Mayor Nolan Crouse said some of the biggest challenges of the year have been the “tough conversations” around the city’s capital plan, and in particular bigger facilities that residents are asking for.

He cited council’s approval of Project 9, a trunk sewer line set for construction this year, and a new branch library, slated for construction in 2018, as examples of this progress.

But he was quick to point out that a new arena ice surface and a new or expanded aquatics facility, which are together valued at close to $40 million, are unanswered questions that council will have to address in 2017.

“In the next few months, this isn’t going to go away,” Crouse said. “The question of an arena isn’t going to go away, and the question of an aquatics facility isn’t going to go away.”

Despite the obvious challenge of funding the city’s long-term capital wish list – for which the city would have to borrow as much as $310 million over 10 years to fund in its current state – he said the city has made some progress this year in establishing some of the big-picture policy direction.

“In 2015 we were doing a lot more small tactical things, and I felt that 2016 was a lot more higher-level,” he said, adding this may set the stage for the success of the next council, which will be elected in October 2017.

Crouse said there have been some major successes in the city outside the council chambers in St. Albert Place, as well. Some of those successes are evident in the city’s north end as commercial development continues at a strong pace despite the province’s current economic troubles, but projects like Botanica at the old Hole’s site and the Amacon development at the Grandin mall are also good signs.

“Those developments have not slowed down, so our development industry in St. Albert has marched along pretty well,” he said. “Single-family housing is down, but I feel very good about where the current status is of development.”

Much of the benefit will be felt in coming years. For example, with the new Alberta Gaming and Liquor Commission in the Campbell Business Park expected to be finished in 2018, there will be a significant benefit to St. Albert.

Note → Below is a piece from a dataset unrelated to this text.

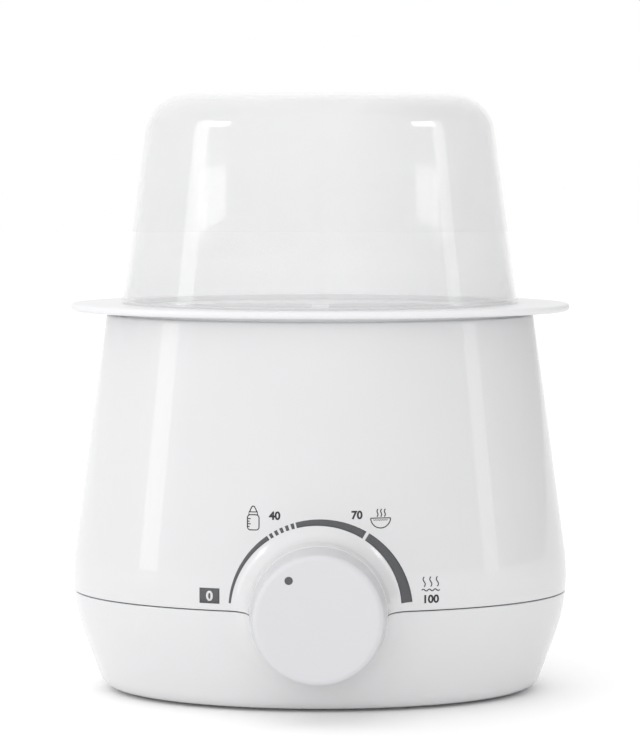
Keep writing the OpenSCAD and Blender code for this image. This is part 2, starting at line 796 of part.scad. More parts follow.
module bottle_tray() {
    edge_r = tray_t / 2;
    well_low_z = well_floor_z - well_wall;
    color("white") difference() {
        union() {
            oval(tray_ratio) polygon(concat(
                [[0, tray_low_z]],
                arc_points(tray_w / 2 - edge_r, tray_low_z + edge_r, edge_r, -90, 90, 30),
                [[rim_half_w - rim_t - 2, tray_top_z], [rim_half_w - rim_t - 3.5, tray_pan_z],
                 [0, tray_pan_z]]
            ));
            difference() {
                oval(lid_in_ratio) polygon([
                    [0, tray_low_z + 1], [rim_half_w, tray_low_z + 1],
                    [rim_half_w, tray_top_z + rim_h - rim_chamfer],
                    [rim_half_w - rim_chamfer, tray_top_z + rim_h], [0, tray_top_z + rim_h]
                ]);
                oval(lid_in_ratio) polygon([
                    [0, tray_low_z], [rim_half_w - rim_t, tray_low_z],
                    [rim_half_w - rim_t, tray_top_z + rim_h + 1], [0, tray_top_z + rim_h + 1]
                ]);
            }
            difference() {
                oval(tank_ratio) translate([0, tray_low_z - skirt_h]) square([skirt_half_w, skirt_h + 1]);
                oval(tank_ratio) translate([0, tray_low_z - skirt_h - 1])
                    square([skirt_half_w - 2, skirt_h + 2]);
            }
            for (s = [-1, 1])
                well_solid(s, well_wall, well_low_z, tray_pan_z + 0.8);
        }
        for (s = [-1, 1])
            well_solid(s, 0, well_floor_z, tray_top_z + 5);
        for (s = [-1, 1])
            translate([s * well_pitch / 2, 0, 0]) {
                for (a = [0, 90], t = [-1, 1])
                    rotate([0, 0, a]) translate([t * well_slot_x, 0, 0]) well_slot_pair();
                for (i = [0:6])
                    rotate([0, 0, i * 60]) translate([i == 6 ? 0 : 17, 0, well_low_z - 1])
                        cylinder(r = well_drain_r, h = well_wall + 2, $fn = SMALL);
            }
    }
}

function lid_side_x(z, t) = lid_half_w - t - (z - lid_low_z) * tan(lid_lean);

// Low ribs inside the lid's lower edge, which centre it on the tray's rim.
module lid_ribs() {
    proud = 0.4;
    rib_r = 0.8;
    x = lid_half_w - lid_wall - proud + rib_r;
    y = lid_half_d - lid_wall - proud + rib_r;
    for (a = lid_rib_angles)
        hull() for (z = [lid_low_z + rib_r, lid_low_z + lid_rib_h])
            translate([x * cos(a), y * sin(a), z]) {
                inset = (z - lid_low_z) * tan(lid_lean);
                translate([-inset * cos(a), -inset * sin(a), 0]) sphere(r = rib_r, $fn = 12);
            }
}

module lid() {
    side_top = lid_corner_z + lid_corner_r * sin(lid_lean);
    color("ghostwhite", 0.6) difference() {
        oval(lid_ratio) polygon(concat(
            [[0, lid_low_z], [lid_half_w + lid_bead, lid_low_z],
             [lid_half_w + lid_bead, lid_low_z + lid_bead_h - 1],
             [lid_side_x(lid_low_z + lid_bead_h, 0), lid_low_z + lid_bead_h]],
            arc_points(lid_corner_x, lid_corner_z, lid_corner_r, lid_lean, 90, round_step),
            [[0, lid_top_z]]
        ));
        oval(lid_in_ratio) polygon(concat(
            [[0, lid_low_z - 1], [lid_side_x(lid_low_z, lid_wall), lid_low_z - 1],
             [lid_side_x(lid_low_z, lid_wall), lid_low_z]],
            arc_points(lid_corner_x, lid_corner_z, lid_corner_r - lid_wall, lid_lean, 90, round_step),
            [[0, lid_top_z - lid_wall]]
        ));
    }
    color("ghostwhite", 0.6) lid_ribs();
}

// ---------- Nodes ----------

placed() lid();
placed() bottle_tray();
placed() upper_housing();
placed() lower_housing();
placed() water_tank();
placed() tank_gasket();
placed() heater_plate();
placed() heater_ring();
placed() heater_screws();
placed() heating_element();
placed() thermal_fuse();
placed() sensor_bulb();
placed() capillary_tube();
placed() thermostat_body();
placed() thermostat_bracket();
placed() thermostat_nut();
placed() bracket_screws();
placed() thermostat_shaft();
placed() shaft_seal();
placed() knob();
placed() knob_pointer();
placed() knob_clip();
placed() terminal_block();
placed() terminal_screws();
placed() heater_leads();
placed() cord_gland();
placed() rubber_feet();
placed() housing_screws();
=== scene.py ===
"""Looks of the twin bottle warmer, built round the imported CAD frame.

Metres, +Z up, front towards -Y.
"""
import json
import math

import bmesh
import bpy
import numpy as np
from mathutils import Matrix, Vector
from mathutils.geometry import delaunay_2d_cdt


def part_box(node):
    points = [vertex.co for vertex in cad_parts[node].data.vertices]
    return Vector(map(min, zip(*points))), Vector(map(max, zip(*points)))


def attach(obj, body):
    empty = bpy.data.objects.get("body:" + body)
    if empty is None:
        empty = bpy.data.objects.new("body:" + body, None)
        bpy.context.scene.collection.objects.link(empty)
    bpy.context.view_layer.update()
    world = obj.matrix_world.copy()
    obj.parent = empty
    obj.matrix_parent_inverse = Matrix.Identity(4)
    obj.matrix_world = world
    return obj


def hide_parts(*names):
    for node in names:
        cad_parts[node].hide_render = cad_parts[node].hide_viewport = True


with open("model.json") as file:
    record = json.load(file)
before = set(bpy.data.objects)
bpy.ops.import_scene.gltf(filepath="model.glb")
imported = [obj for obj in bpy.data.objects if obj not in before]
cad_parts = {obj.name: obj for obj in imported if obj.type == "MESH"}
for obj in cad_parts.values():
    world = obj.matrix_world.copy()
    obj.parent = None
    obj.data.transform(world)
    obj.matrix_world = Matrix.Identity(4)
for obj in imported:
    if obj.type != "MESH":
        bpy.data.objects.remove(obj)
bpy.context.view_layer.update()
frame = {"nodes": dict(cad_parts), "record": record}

MM = 0.001
TAU = 2 * math.pi


# ---------- Sizes, from the frame and the part's own dimensions ----------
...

“That’s a huge piece of development that’s going to bring some more employment to our community as well,” Crouse said.

He said there’s also a real feather in the city’s cap when it comes to safety – including corporate safety, traffic safety and overall crime – fitting in with the city’s goal of being one of the safest communities in the country.

“If you look at the long term trend of safety and traffic safety, it’s absolutely right where one would hope,” he said. “We’re continually improving in every category of safety.”

Crouse said one of the big highlights of the coming year is going to be the work council members are doing with their counterparts in Sturgeon County through the Inter-municipal Affairs Committee to establish mutually acceptable boundary adjustments.

“We’ve been fairly cryptic and non specific with respect to boundary work,” he said. “I think we’re going to be more specific on that.”

Work has been ongoing for several years, and he said he expects a tentative proposal to come at the meeting Feb. 8, 2017.